Lord Ardmillan—The origin of the practice stated in this case to have been in use is according to Erskine to be found in the superior's right to see the titles of the vassal holding from him. The practice—an universal practice—arose under that state of the law. By the statute of 1858 there was a writ instead of a new charter, but it was still the writ of the superior, and it was necessary to the understanding of the writ to record the disposition which gave it its meaning, or at least so much of the disposition as was necessary to explain it.

There is no longer, however, any writ from the superior, and although I do not say but that

Page: 441

cases of uncertainty and hardship may possibly arise for want of such a record, still we are not entitled to extend to the superior a protection which is not given by the Act.

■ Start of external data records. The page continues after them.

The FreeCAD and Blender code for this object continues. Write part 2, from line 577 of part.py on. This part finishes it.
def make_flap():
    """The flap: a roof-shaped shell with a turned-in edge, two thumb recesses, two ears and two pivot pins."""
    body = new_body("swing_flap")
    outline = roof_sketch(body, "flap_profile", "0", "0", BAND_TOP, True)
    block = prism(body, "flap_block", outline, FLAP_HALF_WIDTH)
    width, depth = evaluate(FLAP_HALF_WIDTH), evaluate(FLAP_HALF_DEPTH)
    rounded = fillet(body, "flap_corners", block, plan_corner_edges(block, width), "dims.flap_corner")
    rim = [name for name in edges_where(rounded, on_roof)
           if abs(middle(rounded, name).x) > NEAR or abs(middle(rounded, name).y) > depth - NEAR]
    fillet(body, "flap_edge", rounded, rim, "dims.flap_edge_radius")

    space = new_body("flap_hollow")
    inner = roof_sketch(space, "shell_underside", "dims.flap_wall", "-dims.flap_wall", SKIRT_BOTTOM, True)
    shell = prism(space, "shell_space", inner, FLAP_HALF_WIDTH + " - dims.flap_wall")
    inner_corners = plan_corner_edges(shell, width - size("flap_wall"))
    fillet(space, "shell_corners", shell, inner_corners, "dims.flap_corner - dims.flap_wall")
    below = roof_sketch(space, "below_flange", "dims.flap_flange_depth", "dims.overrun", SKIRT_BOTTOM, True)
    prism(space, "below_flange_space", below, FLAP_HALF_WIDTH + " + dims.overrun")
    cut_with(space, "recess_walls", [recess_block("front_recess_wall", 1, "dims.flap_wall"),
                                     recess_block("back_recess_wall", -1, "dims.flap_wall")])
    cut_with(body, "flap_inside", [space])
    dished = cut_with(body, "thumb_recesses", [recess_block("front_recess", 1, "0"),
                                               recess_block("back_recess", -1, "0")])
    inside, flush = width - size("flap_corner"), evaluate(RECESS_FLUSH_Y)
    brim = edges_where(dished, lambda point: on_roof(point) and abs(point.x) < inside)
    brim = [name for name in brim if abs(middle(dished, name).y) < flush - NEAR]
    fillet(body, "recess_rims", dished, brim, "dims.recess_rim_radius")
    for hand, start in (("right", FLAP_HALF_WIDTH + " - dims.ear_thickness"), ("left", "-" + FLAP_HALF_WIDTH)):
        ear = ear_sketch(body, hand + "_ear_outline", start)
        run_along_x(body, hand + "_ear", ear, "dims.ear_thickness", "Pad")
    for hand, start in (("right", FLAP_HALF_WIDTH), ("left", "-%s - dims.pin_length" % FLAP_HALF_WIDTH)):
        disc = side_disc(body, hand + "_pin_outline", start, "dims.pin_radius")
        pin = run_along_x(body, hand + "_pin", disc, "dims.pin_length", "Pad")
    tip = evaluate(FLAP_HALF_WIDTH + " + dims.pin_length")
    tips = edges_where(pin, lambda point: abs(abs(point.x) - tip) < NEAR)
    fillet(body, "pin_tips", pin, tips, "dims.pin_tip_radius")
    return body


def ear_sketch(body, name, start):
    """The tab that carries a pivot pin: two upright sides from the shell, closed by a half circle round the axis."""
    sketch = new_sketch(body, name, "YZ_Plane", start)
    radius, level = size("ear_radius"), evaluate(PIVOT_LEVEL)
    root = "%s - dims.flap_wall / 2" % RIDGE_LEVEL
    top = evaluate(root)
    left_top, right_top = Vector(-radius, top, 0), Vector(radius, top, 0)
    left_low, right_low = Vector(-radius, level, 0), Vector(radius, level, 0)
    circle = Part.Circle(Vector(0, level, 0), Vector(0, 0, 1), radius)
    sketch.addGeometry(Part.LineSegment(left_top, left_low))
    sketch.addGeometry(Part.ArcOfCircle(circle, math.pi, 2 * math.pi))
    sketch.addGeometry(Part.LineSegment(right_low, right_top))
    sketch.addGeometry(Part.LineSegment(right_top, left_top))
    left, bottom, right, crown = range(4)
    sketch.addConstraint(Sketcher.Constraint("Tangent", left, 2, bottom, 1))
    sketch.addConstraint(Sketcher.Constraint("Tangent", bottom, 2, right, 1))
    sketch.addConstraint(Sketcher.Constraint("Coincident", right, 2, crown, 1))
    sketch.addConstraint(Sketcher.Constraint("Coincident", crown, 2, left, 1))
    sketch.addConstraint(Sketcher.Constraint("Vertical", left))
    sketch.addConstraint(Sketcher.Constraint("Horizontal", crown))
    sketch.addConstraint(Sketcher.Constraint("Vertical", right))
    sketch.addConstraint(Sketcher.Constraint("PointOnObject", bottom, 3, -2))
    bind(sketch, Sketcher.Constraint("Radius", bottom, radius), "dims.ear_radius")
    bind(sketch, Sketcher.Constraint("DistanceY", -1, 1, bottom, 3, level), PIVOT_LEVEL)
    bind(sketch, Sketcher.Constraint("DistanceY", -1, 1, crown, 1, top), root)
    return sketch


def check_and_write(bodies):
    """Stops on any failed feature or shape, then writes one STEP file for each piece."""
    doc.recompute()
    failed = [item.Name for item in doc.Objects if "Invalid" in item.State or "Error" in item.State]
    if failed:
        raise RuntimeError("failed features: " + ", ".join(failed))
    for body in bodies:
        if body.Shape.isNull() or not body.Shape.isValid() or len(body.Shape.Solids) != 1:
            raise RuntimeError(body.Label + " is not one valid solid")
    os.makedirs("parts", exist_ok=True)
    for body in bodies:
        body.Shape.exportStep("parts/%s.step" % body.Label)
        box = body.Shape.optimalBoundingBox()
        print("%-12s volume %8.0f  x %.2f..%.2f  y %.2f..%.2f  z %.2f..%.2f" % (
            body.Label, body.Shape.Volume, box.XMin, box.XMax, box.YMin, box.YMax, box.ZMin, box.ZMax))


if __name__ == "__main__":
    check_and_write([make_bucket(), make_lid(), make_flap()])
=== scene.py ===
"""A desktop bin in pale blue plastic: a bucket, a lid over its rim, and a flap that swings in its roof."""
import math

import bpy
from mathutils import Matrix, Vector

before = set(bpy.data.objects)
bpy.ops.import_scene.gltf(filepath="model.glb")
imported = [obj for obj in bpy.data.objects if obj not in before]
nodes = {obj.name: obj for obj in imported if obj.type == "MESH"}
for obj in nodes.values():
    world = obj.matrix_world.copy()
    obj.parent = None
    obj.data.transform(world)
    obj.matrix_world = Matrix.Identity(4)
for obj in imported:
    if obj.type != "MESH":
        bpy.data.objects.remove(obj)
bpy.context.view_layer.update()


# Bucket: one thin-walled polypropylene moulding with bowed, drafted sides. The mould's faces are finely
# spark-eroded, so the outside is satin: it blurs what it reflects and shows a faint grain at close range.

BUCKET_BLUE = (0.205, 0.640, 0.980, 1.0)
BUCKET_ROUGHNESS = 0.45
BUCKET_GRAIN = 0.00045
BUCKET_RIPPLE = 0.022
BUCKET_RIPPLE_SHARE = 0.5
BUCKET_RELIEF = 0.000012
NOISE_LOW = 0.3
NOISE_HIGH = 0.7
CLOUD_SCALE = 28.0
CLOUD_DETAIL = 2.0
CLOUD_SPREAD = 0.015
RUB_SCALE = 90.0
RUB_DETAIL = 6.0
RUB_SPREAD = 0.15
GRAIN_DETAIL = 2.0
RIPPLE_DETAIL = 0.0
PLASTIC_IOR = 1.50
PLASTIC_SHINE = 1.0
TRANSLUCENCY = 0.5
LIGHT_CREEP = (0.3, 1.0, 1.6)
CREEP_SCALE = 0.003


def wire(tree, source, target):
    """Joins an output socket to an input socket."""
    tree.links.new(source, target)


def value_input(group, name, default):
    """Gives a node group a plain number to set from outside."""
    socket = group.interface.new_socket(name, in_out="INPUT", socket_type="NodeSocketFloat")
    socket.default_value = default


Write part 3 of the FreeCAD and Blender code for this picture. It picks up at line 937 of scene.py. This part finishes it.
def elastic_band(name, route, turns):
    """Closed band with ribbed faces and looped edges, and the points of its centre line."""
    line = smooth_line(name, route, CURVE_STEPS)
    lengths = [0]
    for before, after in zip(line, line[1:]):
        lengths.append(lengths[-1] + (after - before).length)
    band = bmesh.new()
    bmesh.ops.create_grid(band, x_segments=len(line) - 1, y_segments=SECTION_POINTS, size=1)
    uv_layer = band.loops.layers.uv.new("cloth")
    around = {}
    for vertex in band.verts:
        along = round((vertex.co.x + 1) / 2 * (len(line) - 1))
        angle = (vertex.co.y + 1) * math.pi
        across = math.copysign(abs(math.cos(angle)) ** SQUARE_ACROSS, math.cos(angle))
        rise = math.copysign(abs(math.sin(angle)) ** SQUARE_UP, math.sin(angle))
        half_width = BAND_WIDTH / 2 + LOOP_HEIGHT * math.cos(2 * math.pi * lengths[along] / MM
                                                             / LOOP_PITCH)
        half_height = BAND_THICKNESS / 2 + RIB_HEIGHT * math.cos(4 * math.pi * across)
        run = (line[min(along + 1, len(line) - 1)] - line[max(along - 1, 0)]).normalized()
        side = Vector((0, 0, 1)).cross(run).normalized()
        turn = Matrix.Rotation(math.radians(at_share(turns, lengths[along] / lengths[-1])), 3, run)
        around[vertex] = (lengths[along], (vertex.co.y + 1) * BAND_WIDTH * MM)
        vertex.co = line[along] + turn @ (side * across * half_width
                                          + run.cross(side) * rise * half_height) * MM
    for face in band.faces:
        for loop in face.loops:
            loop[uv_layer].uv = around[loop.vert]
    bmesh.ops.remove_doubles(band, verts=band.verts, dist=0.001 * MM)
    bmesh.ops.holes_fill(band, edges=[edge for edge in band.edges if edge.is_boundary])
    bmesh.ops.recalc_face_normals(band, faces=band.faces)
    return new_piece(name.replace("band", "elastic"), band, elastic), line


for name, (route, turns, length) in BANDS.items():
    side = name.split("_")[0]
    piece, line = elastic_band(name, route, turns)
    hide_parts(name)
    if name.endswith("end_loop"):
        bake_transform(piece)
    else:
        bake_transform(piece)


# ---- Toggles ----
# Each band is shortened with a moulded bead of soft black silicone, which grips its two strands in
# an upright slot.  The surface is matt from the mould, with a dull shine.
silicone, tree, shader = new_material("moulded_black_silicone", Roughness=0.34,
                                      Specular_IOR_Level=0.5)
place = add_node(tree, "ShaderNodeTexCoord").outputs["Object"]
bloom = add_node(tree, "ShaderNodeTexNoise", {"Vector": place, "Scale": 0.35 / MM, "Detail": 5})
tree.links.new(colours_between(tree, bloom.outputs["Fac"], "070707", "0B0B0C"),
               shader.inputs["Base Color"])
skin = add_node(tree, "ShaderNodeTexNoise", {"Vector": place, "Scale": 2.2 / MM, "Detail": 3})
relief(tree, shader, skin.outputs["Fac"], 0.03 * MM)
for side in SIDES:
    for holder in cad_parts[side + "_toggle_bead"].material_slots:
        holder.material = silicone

Lord Mure—The practice formerly was to allow the superior's agent who prepared the charter to record it in the chartulary of the superior, and to charge all the expense of recording it against the vassal. Now, the superior's agent has nothing to do with preparing the conveyance from one vassal to another, and we cannot therefore allow him to make a charge for recording it.

The Court answered the question submitted to them in the negative.

Counsel:

Counsel for First Parties— M'Laren. Agent— William White Millar, S.S.C.

Counsel for Second Parties— Begg. Agents— Morton, Neilson, & Smart, W.S.